Shelley Centini and Edward Rymsza in papers filed in Luzerne County Court called the conduct illegal and asked a judge to impose a number of sanctions against prosecutors, including a $1,000 daily fine.


Selenski, 39, of Kingston Township, is awaiting trial in the May 2002 deaths of Michael Kerkowski and Tammy Fassett, both 38. Their bodies were unearthed from the property where Selenski was living in June 2003. His case is currently on appeal with the state Supreme Court.


Prosecutors have not yet responded to Centini and Rymsza's filing, nor has a judge scheduled a hearing date to address the issues.

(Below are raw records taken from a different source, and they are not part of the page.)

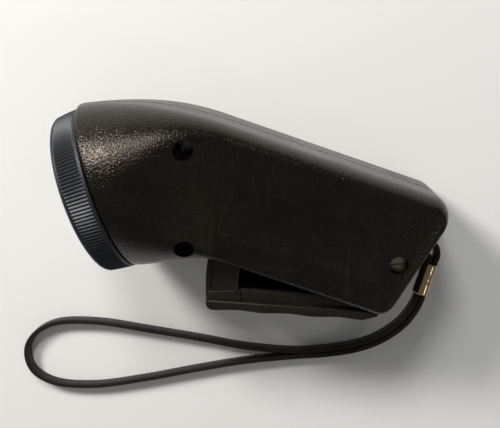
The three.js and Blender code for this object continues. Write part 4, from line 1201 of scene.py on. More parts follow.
@dataclass(frozen=True)
class Section:
    """One cross-section of the case: where it stands, how wide it is and how its corners turn."""

    top: Vector
    bottom: Vector
    half: float
    top_edge: Pair
    bottom_edge: Pair

    def outline(self, inset: float) -> list[Vector]:
        """Gives one side's outline, from the middle of the top to the middle of the bottom.

        Args:
            inset: How far inside the surface it runs.

        Returns:
            Points of the distance from the seam and the height over the bottom.
        """
        height = (self.top - self.bottom).length - 2 * inset
        half = self.half - inset
        (tw, tr), (bw, br) = (
            tuple(max(size - inset, STANCE.gap) for size in edge)
            for edge in (self.top_edge, self.bottom_edge))
        turns = evenly(0, QUARTER, CORNER_STEPS)
        return [
            Vector((0, height)),
            *(Vector((half - tw + tw * math.sin(t), height - tr + tr * math.cos(t)))
              for t in turns),
            *(Vector((half - bw + bw * math.cos(t), br - br * math.sin(t))) for t in turns),
            Vector((0, 0))]

    def ring(
        self, side: Side, inset: float, split: float, count: int, lip: float,
    ) -> list[Vector]:
        """Gives a closed ring of points round one half of the section.

        Args:
            side: Which half.
            inset: How far inside the surface it runs.
            split: The ring's distance from the seam plane.
            count: Points along its evenly spaced part.
            lip: The rounding of its edges at the seam.

        Returns:
            The ring, in the grip frame.
        """
        line = self.outline(inset)
        if split < 0:
            line = [Vector((split, line[0].y)), *line, Vector((split, 0))]
        else:
            rim = [i for i, point in enumerate(line) if point.x > split]
            first, last = rim[0], rim[-1]
            line = [
                cut_at(line[first - 1], line[first], split), *line[first:last + 1],
                cut_at(line[last + 1], line[last], split)]
        total = sum((b - a).length for a, b in zip(line, line[1:]))
        ends = [lip * share for share in LIP_STEPS] if lip else [0]
        middle = evenly(ends[-1], total - ends[-1], count - 1)
        spread = ends[:-1] + middle + [total - end for end in reversed(ends[:-1])]
        up = (self.top - self.bottom).normalized()
        base = self.bottom + up * inset
        height = (self.top - self.bottom).length - 2 * inset
        ring = []
        for point in along_line(line, spread):
            lift = point.y
            near = (point.x - split) / lip if lip else 1.0
            if near < 1.0:
                fall = lip * (1 - math.sqrt(max(1 - (1 - near) ** 2, 0.0)))
                lift += fall if lift < height / 2 else -fall
            spot = base + up * lift
            ring.append(Vector((spot.x, spot.y, side.value * point.x)))
        return ring


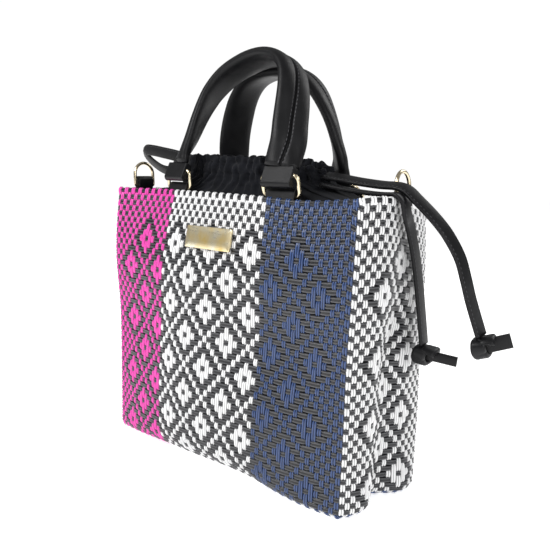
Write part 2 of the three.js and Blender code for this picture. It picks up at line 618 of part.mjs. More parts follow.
function knot({ name, centre, tail }) {
  const middle = new THREE.Vector3(...centre);
  const along = new THREE.Vector3(...tail).sub(middle).normalize();
  const wide = new THREE.Vector3().crossVectors(UP, along).normalize();
  const thick = new THREE.Vector3().crossVectors(along, wide);
  const sections = KNOT_SHAPE.map((row) => Array.from({ length: 8 }, (_, k) => {
    const angle = (2 * Math.PI * (k + 0.5)) / 8;
    return middle.clone().addScaledVector(along, row.along * KNOT_LENGTH)
      .addScaledVector(wide, row.wide * STRAP_WIDTH * Math.cos(angle))
      .addScaledVector(thick, row.thick * STRAP_WIDTH * Math.sin(angle));
  }));
  addMesh(name, new LoftGeometry(sections, { closed: true, capStart: true, capEnd: true }), 'leather');
}

wovenBody();
gatheredCollar();
const fastenings = RING_PLACES.map(handleFastening);
handle('front_handle', fastenings[0], fastenings[1], FRONT_ARCH, FRONT_LEAN);
handle('rear_handle', fastenings[2], fastenings[3], REAR_ARCH, REAR_LEAN);
D_RING_PLACES.forEach(dRing);
metalPlate();
strap('drawstring_upper_strand', UPPER_STRAND, 20);
strap('drawstring_lower_strand', LOWER_STRAND, 0);
strap('drawstring_left_loop', LEFT_LOOP, 90);
KNOTS.forEach(knot);

export default bag;
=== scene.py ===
"""Woven drawstring handbag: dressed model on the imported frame, in metres."""

import bpy
import numpy as np
from mathutils import Matrix


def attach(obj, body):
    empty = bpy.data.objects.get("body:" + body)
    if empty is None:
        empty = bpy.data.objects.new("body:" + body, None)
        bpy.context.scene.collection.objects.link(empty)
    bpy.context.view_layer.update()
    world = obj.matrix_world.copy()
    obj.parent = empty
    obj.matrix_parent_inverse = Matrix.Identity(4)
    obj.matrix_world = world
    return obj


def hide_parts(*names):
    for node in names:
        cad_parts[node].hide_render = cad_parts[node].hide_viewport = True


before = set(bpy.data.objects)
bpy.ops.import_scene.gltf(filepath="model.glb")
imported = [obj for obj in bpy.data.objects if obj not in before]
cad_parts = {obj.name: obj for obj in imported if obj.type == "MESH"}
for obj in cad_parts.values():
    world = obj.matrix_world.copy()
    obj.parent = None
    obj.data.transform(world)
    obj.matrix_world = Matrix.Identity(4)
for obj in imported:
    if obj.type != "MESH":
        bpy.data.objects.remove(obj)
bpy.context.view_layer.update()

bl_info = {
    "name": "Woven drawstring handbag",
    "version": (1, 0, 0),
    "blender": (4, 5, 0),
    "location": "View3D > Sidebar > Handbag",
    "description": "Builds a basket-woven handbag with leather handles, a gathered collar and a drawstring",
    "category": "Add Mesh",
}

MM = 0.001

# Body, in millimetres and shares, as in the part's source
BODY_WIDTH, BODY_DEPTH, BODY_HEIGHT, WALL, CORNER_ROUND = 280.0, 104.0, 242.0, 2.5, 6.0
LEVELS = np.array([0, 0.25, 0.5, 0.75, 1])
# columns: leftX, leftY, rightX, rightY, rearX, rearY
CORNERS = np.array([
    [-0.022, 0.03, -0.035, 0.12, -0.018, 0],
    [-0.011, 0.012, -0.014, 0.08, -0.014, 0.03],
    [0, -0.01, 0.003, 0.03, -0.005, -0.02],
    [0.025, -0.09, 0.029, -0.02, 0.007, -0.055],
    [0.022, -0.04, 0.02, 0.04, -0.009, -0.035],
])
# each panel: woven columns, outward direction, bow shares by level and place, rim drop and foot radius by place
PANELS = [
    dict(
        columns=63, out=(0, -1), at=(0.15, 0.4, 0.65, 0.87),
        bow=((0.08, 0.14, 0.095, 0.06), (0.075, 0.155, 0.11, 0.06), (0.035, 0.13, 0.03, -0.005),
             (0.025, 0.07, 0.045, 0), (-0.065, -0.015, 0.01, -0.03)),
        rim=((0, 0.65, 0.85, 1), (0.015, 0.0165, 0.0225, 0.008)),
        foot=((0, 0.1, 0.28, 0.5, 0.65, 0.8, 0.9, 1), (0.033, 0.058, 0.107, 0.124, 0.107, 0.058, 0.033, 0.025)),
    ),
    dict(
        columns=23, out=(1, 0), at=(0.25, 0.5, 0.75),
        bow=((0.09, -0.055, 0.085), (0.055, -0.02, 0.02), (0.08, -0.01, 0.055), (0.095, 0.07, 0.07), (0.13, 0.095, 0.07)),
        rim=((0, 0.2, 0.37, 0.55, 0.71, 1), (0.008, 0.0025, 0.0136, 0.029, 0.046, 0.071)),
        foot=((0, 0.25, 0.5, 0.75, 1), (0.025, 0.05, 0.058, 0.058, 0.033)),
    ),
    dict(
        columns=63, out=(0, 1), at=(0.25, 0.5, 0.75),
        bow=((0.05, 0.08, 0.05), (0.05, 0.08, 0.05), (0.04, 0.06, 0.04), (0, 0.02, 0), (-0.05, -0.08, -0.05)),
        rim=((0, 0.5, 1), (0.071, 0.03, 0.02)),
        foot=((0, 0.1, 0.3, 0.7, 0.9, 1), (0.033, 0.058, 0.099, 0.099, 0.058, 0.033)),
    ),
    dict(
        columns=23, out=(-1, 0), at=(0.25, 0.5, 0.75),
        bow=((0.085, -0.055, 0.09), (0.02, -0.02, 0.055), (0.055, -0.01, 0.08), (0.05, 0.04, 0.05), (0.05, 0.05, 0.06)),
        rim=((0, 0.5, 1), (0.02, 0.018, 0.015)),
        foot=((0, 0.5, 1), (0.033, 0.058, 0.033)),
    ),
]
COLUMNS, ROWS, STEPS = 172, 47, 4
FIRST = np.array([0, 63, 86, 149, 172])
STRIPE_EDGES = (18, 44, 63)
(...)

Centini and Rymsza said in their filing that prosecutors obtained medical and psychiatric records of Selenski, even though at no time during the course of the case has Selenski made either his mental or physical health an issue.


Court papers say prosecutors obtained the records in August and have been holding the ill-gotten gains silently and intentionally issued subpoenas to obtain the records. A county judge and the attorneys previously denied a request by prosecutors to obtain the records.


The prosecutors did not give notice to defense attorneys they were obtaining the records, court papers say, and did not disclose that they had the records until Dec. 3.


The prosecutors' conduct, the attorneys wrote, should not be tolerated, especially from officers of the court sworn to ‘do justice' and not simply ‘seek convictions.'


The attorneys ask that charges be dismissed against Selenski because of the misconduct. If charges are not dismissed, then the death penalty Selenski faces should be taken off the table, the attorneys said.


If a judge decides neither of those sanctions are appropriate, the attorneys ask that the District Attorney's Office be barred from prosecuting the case or that the documents obtained by prosecutors be destroyed.


Lastly, the defense attorneys ask that the District Attorney's Office pay a $1,000 fine for every day they possess the records.